By contrast, the Chinese leadership appears increasingly sure of its ability to weather the economic storm and play an important role in efforts to stem the crisis. "Will China's economy continue to grow fast and steadily? Yes, it will," Premier Wen Jiabao said in a speech last month at the World Economic Forum in Switzerland. "We are full of confidence," he declared, crediting "our right judgment of the situation and prompt and decisive adjustment" of policies.

The International Monetary Fund this month rated China's economic stimulus plan as being the second-largest in terms of gross domestic product and having the second-greatest impact among the Group of 20 nations managing the economic crisis; the Obama administration's plan in the United States was close behind. (Oil-rich Saudi Arabia was first.)

"The Chinese stimulus is the gold standard in terms of the countries which matter," said Nicholas R. Lardy, senior fellow at the Peterson Institute for International Economics. "She ought to give them credit for that. . . . The Chinese are increasingly confident. I think the government feels they have a good program in effect and it will help economic growth."
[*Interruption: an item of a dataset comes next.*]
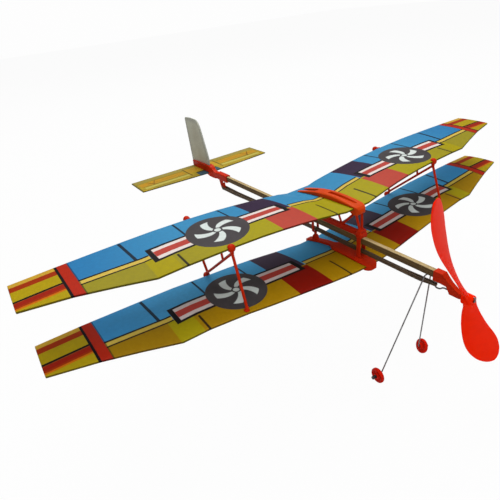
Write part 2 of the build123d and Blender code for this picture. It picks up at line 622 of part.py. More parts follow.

China holds nearly $700 billion in U.S. Treasury securities, which some analysts have said China could use as lever against the United States if relations begin to fray. But in a signal of the two countries' growing interdependence, a top official recently said in New York that Beijing had little choice but to keep buying them.

"Except for U.S. Treasuries, what can you hold?" Luo Ping, a director-general at the China Banking Regulatory Commission, said to reporters. "Gold? You don't hold Japanese government bonds or U.K. bonds. U.S. Treasuries are the safe haven. For everyone, including China, it is the only option."